Key Risk: Ceasefire Durability and Energy Pass-Through
The U.S.-Iran ceasefire, now barely one week old, remains tenuous with the Strait of Hormuz still largely blockaded per reports as of April 10th. WTI at $91.44 sits approximately $21 above pre-conflict levels — every dollar of that premium is embedded in the forward PCE trajectory. A ceasefire breakdown that drives WTI back toward $100+ would eliminate any residual probability of 2026 Fed cuts and risk genuine stagflationary entrenchment. Amazon's April 17th fuel surcharge implementation is an early signal of energy costs feeding into services inflation.
The Bottom Line
Yesterday's stock rally was a relief trade tied to the Iran ceasefire — not a signal that the bigger economic questions have been answered. Today's manufacturing and jobs data will be the first test of whether that optimism holds.

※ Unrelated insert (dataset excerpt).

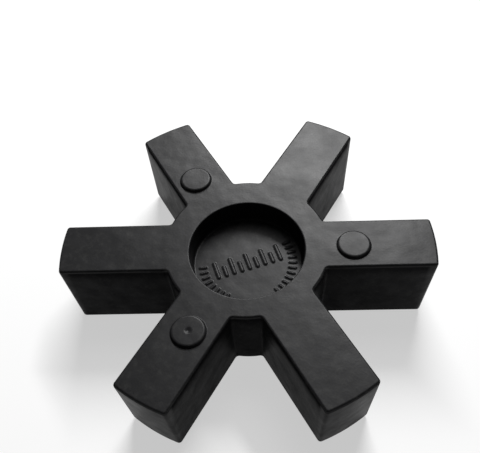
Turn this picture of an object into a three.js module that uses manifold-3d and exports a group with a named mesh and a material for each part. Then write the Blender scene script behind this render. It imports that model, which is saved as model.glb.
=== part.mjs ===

Treasuries are bear-steepening at the margin — the 10Y rising 3.3bps to 4.281% against a 1.6bp move in the 2Y widened the 2s10s spread to approximately 52bps — and this structural signal should carry more analytic weight than Wednesday's single-session equity bounce. SPX's 0.80% gain and VIX's easing to 18.18 are consistent with a ceasefire relief trade rather than a fundamental macro reassessment, operating in the shadow of a still-backwardated oil market at $91.44, gold firmly above $4,790 despite profit-taking, and a dollar that has been structurally repriced to 98.05 DXY. Today's session hinges on the 6:30 AM MT double-barrel of Philly Fed Manufacturing and Initial Claims: a Philly print that deteriorates sharply from March's 18.1 toward or below consensus of 10 — particularly if accompanied by elevated prices paid — would confirm that manufacturing momentum is fading just as input cost pressures re-accelerate, a textbook stagflationary signal that could unwind yesterday's gains; a claims print above 220,000 would add a labor market deterioration layer to that narrative. Resistance for SPX sits near the 7,050–7,075 zone; a sustained break above requires either yield stabilization or evidence that the ceasefire is genuinely unwinding the energy premium.